Published in The Journal of Allergy and Clinical Immunology: In Practice, the study results suggest that rescue/reliever management using short-acting beta 2 agonist (SABA) monotherapy should be avoided, according to the researchers.
Jennifer K. Quint, MD, PhD, FRCP, professor of respiratory epidemiology at Imperial College London National Heart and Lung Institute, and colleagues examined data from 1,033,564 patients in the SABa use IN Asthma (SABINA) series of observational studies including 10 North American and European datasets.
Patients were aged 12 years and older with asthma and had been prescribed or possessed at least one SABA canister per year. Mean ages ranged across the datasets from 23.2 years (U.S. Medicaid cohort) to 72.2 years (U.S. Medicare cohort), and most patients were women (range across datasets, 55.8%-68.2%).
With a Global Initiative for Asthma (GINA) score of one or two, 56.5% of patients had mild asthma. Also, 40.2% of patients were prescribed or possessed three or more SABA canisters a year, and only 39.2% of patients with GINA scores between 2 and 5 received maintenance therapy 50% or more of the time.
Patients who were prescribed or who possessed one or two SABA canisters per year had a numerically lower mean number of severe exacerbations than patients who were prescribed or who possessed three or more canisters per year in every dataset but one, with the greatest association observed in Poland (incidence rate ratio [IRR] = 2.15; 95% CI, 2.01-2.3).
The exception was the dataset based on Medicare findings, in which patients who were prescribed or who possessed one or two canisters per year saw higher incidence of severe exacerbations than patients with three or more canisters per year (IRR = 0.89; 95% CI, 0.86-0.91).
Patients who had GINA scores of three to five and three or more prescriptions or possessions of SABA canisters per year experienced more severe exacerbations than patients with fewer canisters per year across all countries and datasets.

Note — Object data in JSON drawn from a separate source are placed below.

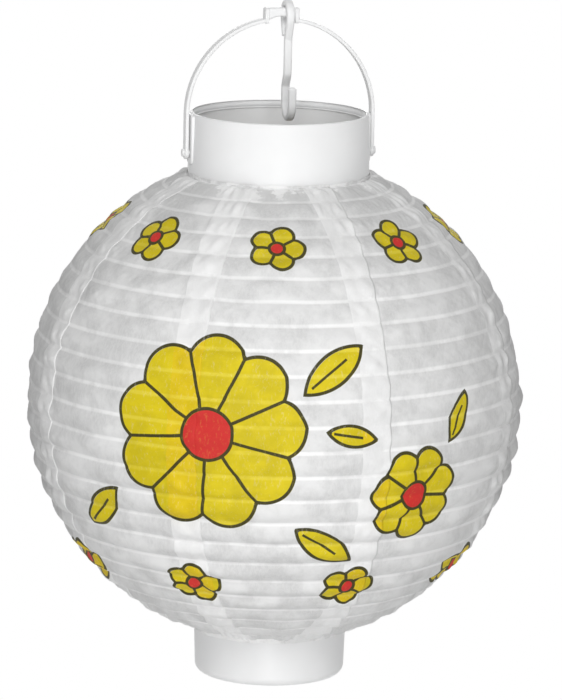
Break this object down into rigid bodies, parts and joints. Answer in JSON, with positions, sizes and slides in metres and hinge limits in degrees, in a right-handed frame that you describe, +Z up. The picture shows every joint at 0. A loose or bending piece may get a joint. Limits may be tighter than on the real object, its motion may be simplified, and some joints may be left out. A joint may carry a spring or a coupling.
{
  "type": "round paper hanging lantern",
  "caption": "Round paper lantern on wire hoops, with a moulded collar, a swinging bail, an S-shaped hanging hook and a battery light in its base cup.",
  "frame": {"origin": "underside of the hook seat at the middle of the bail, where a peg or hook holds the lantern up", "axes": "+Z up along the globe's axis, +X along the bail's pivots, -Y towards the side that the picture shows"},
  "size_m": [0.1992, 0.1992, 0.2747],
  "materials": {
    "white_plastic": "smooth moulded white",
    "paper": "thin white paper pasted in gores",
    "wire": "white-coated wire",
    "cell_wrap": "plain dark sleeve",
    "contact_metal": "nickel-plated strip",
    "screw_metal": "zinc-plated",
    "dark_plastic": "black moulding",
    "brass": "rolled thread",
    "glass": "clear"
  },
  "bodies": {
    "handle": {"bail_handle": "white_plastic"},
    "hook": {"hanging_hook": "white_plastic"},
    "collar": {"top_collar": "white_plastic", "paper_gores": "paper", "wire_hoops": "wire"},
    "base": {"base_cup": "white_plastic", "switch_housing": "dark_plastic", "lamp_deck": "white_plastic", "deck_screws": "screw_metal", "lamp_socket": "dark_plastic", "cell_front": "cell_wrap", "cell_rear": "cell_wrap", "contact_bridge": "contact_metal", "contact_positive": "contact_metal", "contact_negative": "contact_metal"},
    "bulb": {"bulb_cap": "brass", "bulb_glass": "glass"},
    "door": {"battery_door": "white_plastic"},
    "screw": {"door_screw": "screw_metal"},
    "switch": {"switch_slider": "dark_plastic"}
  },
  "joints": [
    {"name": "hook_swing", "type": "hinge", "parent": "handle", "child": "hook", "pos_m": [0.0026, 0, 0.00129], "axis": [1, 0, 0], "continuous": true},
    {"name": "collar_swing", "type": "hinge", "parent": "handle", "child": "collar", "pos_m": [0, 0, -0.0544], "axis": [1, 0, 0], "range_deg": [-50, 50]},
    {"name": "globe_fold", "type": "slide", "parent": "collar", "child": "base", "axis": [0, 0, 1], "range_m": [0, 0.157], "deforming": ["paper_gores", "wire_hoops"]},
    {"name": "bulb_out", "type": "slide", "parent": "base", "child": "bulb", "axis": [0, 0, 1], "range_m": [0, 0.02]},
    {"name": "door_off", "type": "slide", "parent": "base", "child": "door", "axis": [0, 0, -1], "range_m": [0, 0.03]},
    {"name": "screw_turn", "type": "hinge", "parent": "door", "child": "screw", "pos_m": [0, -0.0166, -0.2677], "axis": [0, 0, 1], "continuous": true},
    {"name": "switch_slide", "type": "slide", "parent": "base", "child": "switch", "axis": [1, 0, 0], "range_m": [0, 0.0036]}
  ]
}
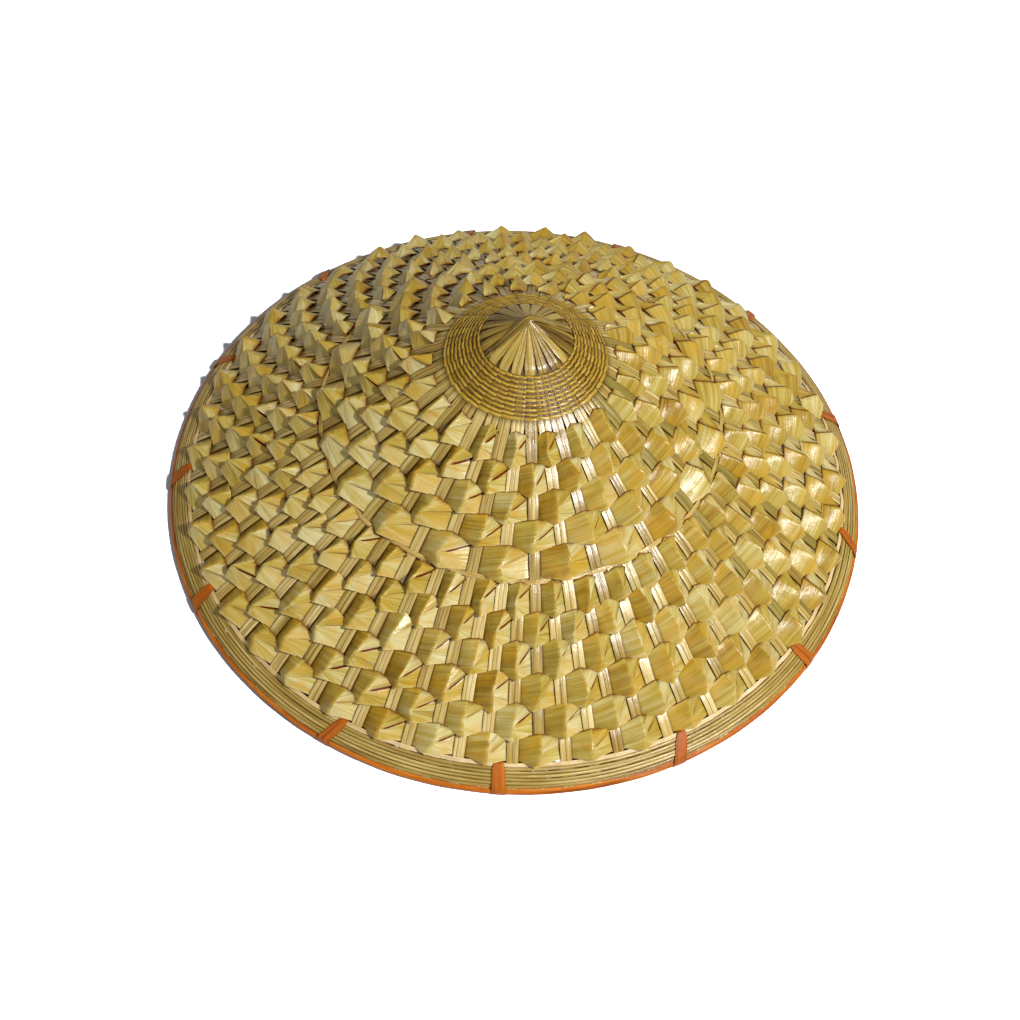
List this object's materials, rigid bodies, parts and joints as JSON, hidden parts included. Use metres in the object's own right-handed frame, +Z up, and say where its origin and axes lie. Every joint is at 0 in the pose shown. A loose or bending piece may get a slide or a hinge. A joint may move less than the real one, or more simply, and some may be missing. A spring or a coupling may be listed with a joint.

Within the U.S. datasets, patients with GINA scores between two and five had higher incidences of severe exacerbations with three or more vs. one to two SABA canisters per year (IRR = 1.23; 95% CI, 1.22-1.24) than those with GINA scores between 1 and 5 (IRR = 1.03; 95% CI, 1.02-1.04).
In fact, the researchers wrote, there was an association between use of three or more SABA canisters per year and increased incidence of exacerbations that required emergency, face-to-face evaluations with health care providers or hospitalizations among patients treated via SABA monotherapy in the U.S. (IRR = 1.31; 95% CI, 1.29-1.34).

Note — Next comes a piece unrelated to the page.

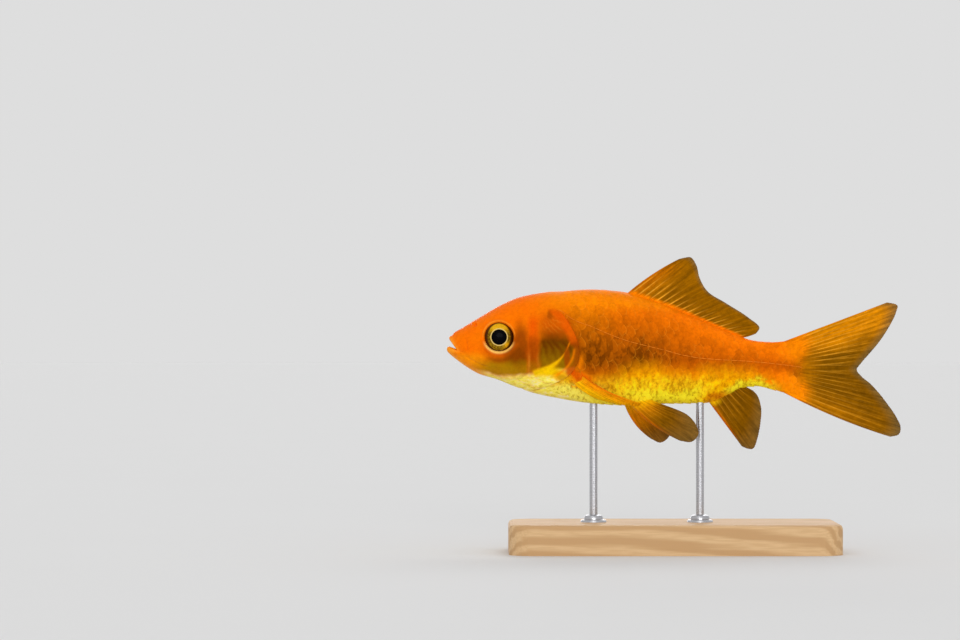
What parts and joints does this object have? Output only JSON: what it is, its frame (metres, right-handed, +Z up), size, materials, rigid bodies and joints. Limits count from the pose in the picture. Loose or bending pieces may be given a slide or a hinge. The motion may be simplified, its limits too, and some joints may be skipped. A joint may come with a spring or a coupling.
{
  "type": "goldfish",
  "caption": "Life-size still model of a young goldfish swimming level with its fins spread, held over a flat wooden base by plain steel rods.",
  "frame": {"origin": "middle of the overall box's footprint, on the underside of the stand base", "axes": "+X from the head towards the tail, +Y towards the fish's right side, +Z up"},
  "size_m": [0.0905, 0.032, 0.0589],
  "materials": {
    "skin": "wet orange fish skin and scales, golden yellow below",
    "fin": "thin olive-orange fin web with paler rays, slightly see-through",
    "eye": "wet clear eye with a black pupil and a gold iris",
    "stand_wood": "satin maple",
    "stand_steel": "brushed"
  },
  "bodies": {
    "root": {"head": "skin", "jaw_upper": "skin", "jaw_lower": "skin", "gill_cover_left": "skin", "gill_cover_right": "skin", "trunk": "skin", "tail_stem": "skin", "eye_left": "eye", "eye_right": "eye", "fin_dorsal": "fin", "fin_anal": "fin", "fin_tail": "fin", "fin_pectoral_left": "fin", "fin_pectoral_right": "fin", "fin_pelvic_left": "fin", "fin_pelvic_right": "fin", "stand_base": "stand_wood", "stand_rod_front": "stand_steel", "stand_rod_rear": "stand_steel"}
  },
  "joints": []
}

“These data are concordant with observations that U.S. patients and health care providers tend to underestimate the consequences of asthma symptoms, relying predominantly on
SABA for rapid relief,” the researchers wrote. “These findings suggest the need for inhaled corticosteroid administration, either as regular maintenance treatment or intermittently, to address variability in airway inflammation in SABA monotherapy-treated patients and lend support to the GINA recommendation of not distinguishing intermittent from mild persistent asthma.”
Overall, the researchers found a 32.2% (adjusted IRR = 1.32; 95% CI, 1.18-1.49) greater risk for severe exacerbations among patients who were prescribed or who possessed three or more canisters per year than those with one or two canisters, independent of inhaled corticosteroid use or other exacerbation risk factors.
These findings indicate that asthma may remain uncontrolled even though these patients have potentially reasonable exposure to their prescribed maintenance therapy, showing that their asthma severity may be underestimated, the researchers wrote.
Providers may use yearly SABA canister prescription and possession totals of three or more as a practical and quantitative measure of reliance on SABA and as an aid in tracking rescue and reliever use, the researchers continued, adding that careful monitoring of SABA use at any level could help identify at-risk patients.